Customer support metrics provide invaluable insights into how well your team is performing, where bottlenecks exist, and what improvements will have the biggest impact on customer satisfaction and business outcomes. This comprehensive guide explores the essential KPIs that every business should monitor to build a world-class customer support operation.

Whether you're managing an in-house support team or working with outsourced customer service providers, understanding these metrics is crucial for making data-driven decisions that improve customer experience and operational efficiency.

Key Takeaway: The right KPIs don't just measure performance—they reveal opportunities for improvement, highlight training needs, and directly connect customer support activities to business outcomes like retention, revenue, and brand reputation.

1. Response Time Metrics

Speed matters in customer support. These metrics track how quickly your team acknowledges and responds to customer inquiries across all channels.

First Response Time (FRT)

The time between when a customer initiates contact and when they receive the first response from your team.

Why It Matters:

  • Fast initial responses show customers their concerns are valued
  • Reduces customer anxiety and frustration
  • Strongly correlates with overall customer satisfaction

Industry Benchmarks:

  • Email: Under 24 hours (ideally under 12 hours)
  • Live Chat: Under 2 minutes
  • Phone: Under 1 minute (after menu navigation)
  • Social Media: Under 1 hour

Average Response Time (ART)

The average time it takes to respond to all customer messages throughout the entire conversation, not just the first response.

Why Track This Separately:

While FRT measures the critical first interaction, ART reveals whether your team maintains momentum throughout longer conversations. Slow follow-up responses can frustrate customers even if the initial response was fast.

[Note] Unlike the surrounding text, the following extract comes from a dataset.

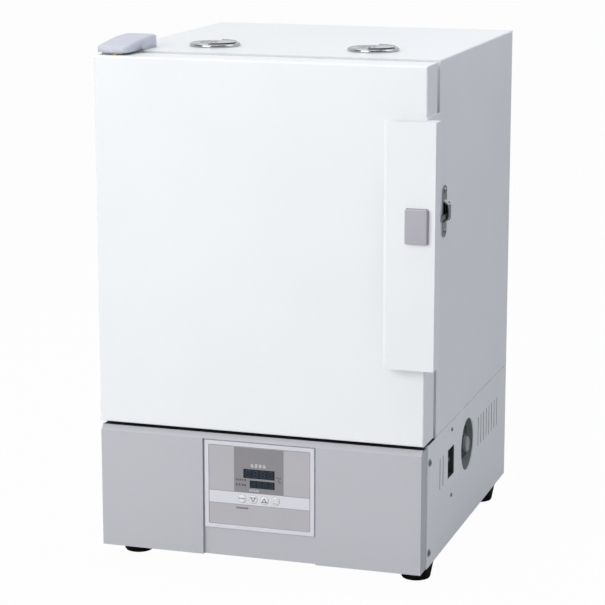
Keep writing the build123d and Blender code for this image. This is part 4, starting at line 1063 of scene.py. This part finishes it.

Pro Tip: Monitor ART by channel and time of day to identify staffing gaps or process inefficiencies. Learn more about optimizing support operations through strategic customer service outsourcing.

2. Resolution Metrics

Resolution metrics measure how effectively and efficiently your team solves customer problems.

First Contact Resolution (FCR)

The percentage of customer issues resolved during the first interaction without requiring follow-up.

Impact on Business:

Cost Savings

Each additional contact costs time and resources

Customer Satisfaction

Customers prefer single-touch resolution

Reduced Volume

Fewer repeat contacts free up capacity

Agent Morale

Successfully solving problems boosts team satisfaction

Target FCR Rate:

Industry-leading support teams achieve FCR rates of 70-75% or higher. If your rate is significantly lower, it indicates potential issues with:

  • • Agent training and product knowledge
  • • Access to necessary tools and information
  • • Complex or unclear internal processes
  • • Routing issues sending cases to the wrong team

Average Resolution Time (ART)

The average total time from when a ticket is opened until it's fully resolved and closed.

This metric is particularly important for complex issues that can't be resolved in a single interaction. Track ART by issue type and severity level to identify which problems take longest and may need process improvements.

Note: Balance speed with quality. Rushing to close tickets can lead to poor resolutions and repeat contacts. Focus on solving problems completely, not just quickly.

3. Customer Satisfaction Metrics

These metrics capture the customer's perspective on your support quality—arguably the most important indicators of all.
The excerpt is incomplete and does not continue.